International Workers' Day (May 1) and the New Class: Mobile Creatives
The Mobile Creative credo: trust the network, not the corporation or the state.
In America's Nine Classes: The New Class Hierarchy, I described a "wild card" new class of workers that doesn't fit the conventional paradigms: Mobile Creatives. I use the word mobile here not to suggest mobility between physical places (though that is one factor in this class's flexibility) but mobility between sectors, tools and ways of earning income.
The key characteristic of the Mobile Creative class is that they live by this credo: trust the network, not the corporation or the state. The essence of neofeudalism is debt penury and wage-slave loyalty to the New Nobility that owns the debt.
The essence of state-cartel capitalism (the dominant form of capitalism) is the state dismantles all social connections and wealth between the state and the atomized individual recipient of state welfare so the individual depends entirely on the state for his/her identity and essentials of life.
Where once existed a complex ecosystem of public life, social capital and networks of reciprocity and economic meaning, now lies a wasteland, stripmined by the state to leave nothing but the state and its ever-growing armies of dependents.
The global corporation profits from this same wasteland: the ideal arrangement to maximize debt-based consumption is an atomized individual who has no identity or self-worth other than consumerist worship of brands and corporate-supplied convenience, in other words, a permanent adolescent driven by insecurity, fear and impulse-driven consumption.
The Mobile Creative class operates outside these two states of dependency. It also operates outside the conventional labor-management divide of Marxism and socialism. Since global capital is mobile, and the state enforces central banking and cartel pricing, the class of "owners" and the state are one entity.
You either resist the entire state-cartel system or your resistance is nothing but meaningless gestures aimed at chimera.
Longtime correspondent Kevin Mercadante (Out of Your Rut) noted that being a Mobile Creative isn't just a different mode of livelihood--it's a different way of living, thinking and being.
"Mobile Creatives" describes me to the letter - I felt as if I was reading a script of my own life (at least since the financial meltdown). It also takes in a few of my friends, so it's a very real category.
This is beyond the scope of the article, but one of the things I've found to be a revelation is that the mobile creative lifestyle extends well beyond career and workstyle. Once you adopt it, everything else in your life falls in behind it.
Because of the creativity and independence that the lifestyle provides, there's less need for high cost entertainment. Vacations and weekends are less important - there's joy and adventure to be had every day. You're less concerned with retirement. You develop a sense that you'll survive what ever happens. You see more opportunities and fewer obstacles. At the same time, you're also painfully aware that things don't always work out. But you also learn that failure isn't terminal. That's huge.
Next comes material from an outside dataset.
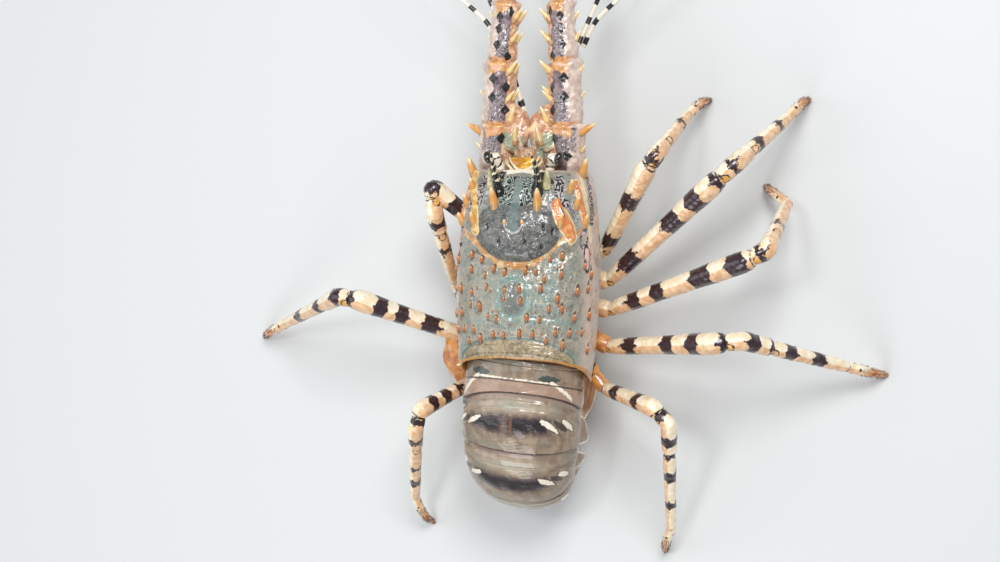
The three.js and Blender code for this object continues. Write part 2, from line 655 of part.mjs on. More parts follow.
function antenna(name, side) {
  const joints = ANTENNA_JOINTS.map((joint) => mirrored(joint, side));
  const draw = seeded(SPINE_SEED + side);
  const pieces = [];
  const cuts = [];
  for (let i = 0; i < 3; i++) {
    const [near, far] = ANTENNA_RADII[i];
    const axis = joints[i + 1].clone().sub(joints[i]).normalize();
    const start = i ? joints[i].clone().addScaledVector(axis, -2) : joints[i];
    const end = joints[i + 1].clone().addScaledVector(axis, 2);
    const square = i ? axis : vector(0, 1, 0);
    const across = vector(0, 0, 0).crossVectors(square, vector(0, 0, 1)).normalize();
    const lift = vector(0, 0, 0).crossVectors(across, square);
    const radii = [near * 0.86, near, (near + far) / 2, far * 1.06, far * 0.8];
    pieces.push(loft([0, 0.14, 0.5, 0.9, 1].map((t, k) => ringAt(
      start.clone().lerp(end, t), across, lift, radii[k], radii[k] * 0.9, 12,
    ))));
    cuts.push({ at: joints[i + 1], facing: axis, radius: 17 });
    for (const place of ANTENNA_SPINE_PLACES[i]) {
      for (const degrees of ANTENNA_SPINE_TURNS[i]) {
        const turn = (degrees + 8 * draw()) * DEGREE;
        const out = across.clone().multiplyScalar(side * Math.cos(turn));
        out.addScaledVector(lift, Math.sin(turn));
        const foot = start.clone().lerp(end, place + 0.03 * draw()).addScaledVector(out, (near + far) * 0.47);
        const size = 1 + 0.2 * draw();
        pieces.push(spine(foot, out, axis, 1.2, ANTENNA_SPINE_LENGTH * size, ANTENNA_SPINE_RADIUS * size));
      }
    }
  }
  const whip = new THREE.CatmullRomCurve3(WHIP_ROUTE.map((p) => mirrored(p, side)), false, "centripetal");
  const middle = whip.getPointAt(WHIP_SPLIT);
  cuts.push({ at: middle, facing: whip.getTangentAt(WHIP_SPLIT), radius: 9 });
  const radius = (t) => [smooth(WHIP_RADII, t), smooth(WHIP_RADII, t)];
  pieces.push(tube(whip.points, radius, 22, 6));
  const marks = [0, 1, 2].map((i) => joints[i].clone().lerp(joints[i + 1], 0.5));
  marks.push(whip.getPointAt(0.2), whip.getPointAt(0.9));
  const names = ["base", "middle", "end", "whip_near", "whip_far"];
  return parted(joined(pieces), cuts, marks).map((solid, i) => node(
    `antenna_${name}_${names[i]}`, solid, ANTENNA_SHELL,
  ));
}

function antennule(name, side) {
  const route = ANTENNULE_ROUTE.map((p) => mirrored(p, side));
  const face = CARAPACE_FRONT + GAP + PLATE_REACH + GAP;
  const stem = ahead(solidOf(tube(route, (t) => [ANTENNULE_RADIUS - t, ANTENNULE_RADIUS - t], 6, 6)), face);
  const pieces = [node(`antennule_${name}_stem`, stem, LEG_SHELL)];
  const end = route.at(-1);
  const spread = { outer: 1, inner: -1 };
  for (const branch of ["outer", "inner"]) {
    const points = FILAMENT_ROUTES[branch].map((p) => mirrored(p, side));
    const leaving = points[1].clone().sub(end).normalize();
    points[0] = end.clone().addScaledVector(leaving, 4).add(vector(side * spread[branch] * 1.9, 0, 0));
    const thread = tube(points, (t) => [FILAMENT_RADIUS - t, FILAMENT_RADIUS - t], 12, 5);
    pieces.push(node(`antennule_${name}_${branch}`, thread, LEG_SHELL));
  }
  return pieces;
}

function abdomen() {
  const group = new THREE.Group();
  for (let number = 1; number <= 6; number++) group.add(somite(number));
  group.add(...tailFan());
  group.rotation.z = ABDOMEN_YAW;
  return group;
}

const body = new THREE.Group();
body.add(head(), sternum(), abdomen());
for (const [name, side] of SIDES) {
  LEGS[name].forEach((shape, number) => body.add(...leg(name, side, number, shape)));
}

// The origin is on the floor, at the middle of the whole model's box.
const box = new THREE.Box3().setFromObject(body, true);
body.position.set(-(box.min.x + box.max.x) / 2, -(box.min.y + box.max.y) / 2, 0);
const lobster = new THREE.Group();
lobster.add(body);

export default lobster;
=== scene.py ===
"""A life-size spiny lobster: finished shell, spines, eyes, legs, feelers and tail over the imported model.

Shapes are worked out in millimetres in the model's own frame, with X to the animal's right, Y forwards
and Z up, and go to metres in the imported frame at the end. Markings are named numbers on each point,
mostly the distance in millimetres inside an edge, which the materials turn into crisp patches.
"""
import math

import bpy
import numpy as np
from mathutils import Matrix, Vector


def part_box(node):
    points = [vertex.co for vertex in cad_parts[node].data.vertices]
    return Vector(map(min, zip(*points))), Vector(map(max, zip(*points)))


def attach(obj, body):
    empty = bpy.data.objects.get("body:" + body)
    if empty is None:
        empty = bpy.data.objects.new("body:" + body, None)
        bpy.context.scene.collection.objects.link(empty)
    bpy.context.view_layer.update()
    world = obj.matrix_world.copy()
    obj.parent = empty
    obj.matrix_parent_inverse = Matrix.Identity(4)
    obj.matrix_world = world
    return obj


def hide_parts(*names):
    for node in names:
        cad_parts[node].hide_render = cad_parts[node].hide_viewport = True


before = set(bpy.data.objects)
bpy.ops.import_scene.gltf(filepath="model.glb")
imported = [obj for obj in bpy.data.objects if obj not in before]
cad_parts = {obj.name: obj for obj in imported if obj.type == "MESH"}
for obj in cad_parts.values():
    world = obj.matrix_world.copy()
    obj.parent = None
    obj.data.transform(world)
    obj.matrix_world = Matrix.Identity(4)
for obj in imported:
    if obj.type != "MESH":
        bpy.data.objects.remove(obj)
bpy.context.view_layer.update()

DEGREE = math.pi / 180
SIDES = (("left", -1), ("right", 1))
SEED = 11
# The value of a marking where it is absent
BARE = -9

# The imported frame's origin beside the model frame's, from the sternum, which spans Y -23 to 83
STERNUM_MIDDLE_Y = 30
sternum_low, sternum_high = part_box("sternum")
SHIFT = np.array([
    (sternum_low.x + sternum_high.x) / 2 * 1000,
    (sternum_low.y + sternum_high.y) / 2 * 1000 - STERNUM_MIDDLE_Y,
    0,
])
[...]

Spending patterns change too. You find less expensive ways to do everything - to buy food and clothing, to fix your car, and even to entertain yourself. Free thought expands, and you find yourself drawn to other mobile creatives. Conversations with others are deeper and more meaningful - when you meet to discuss work, you're really paying attention, always on high alert for new opportunities and potential joint ventures.
On the surface, being a mobile creative is less secure than traditional careers, but I wouldn't trade it. I've been in so-called stable careers, only to discover that they're only secure until the big picture game changes. Being a mobile creative enables you to adapt to change, rather than getting rolled over by it.
By giving this emergent class a name, you're contributing to it's survival and growth. Mobile creatives could be the class that finally replaces the factory- and service-workers classes as the new "backbone" of American socio-economic life. That's what's been missing for at least 15 years. By giving the class a name you're formally declaring its existence, providing a framework for the lifestyle, and even establishing it as a legitimate goal.
Thank you, Kevin, for describing the Mobile Creative class better than I could. Who better to describe this way of living better than one who is living it every day?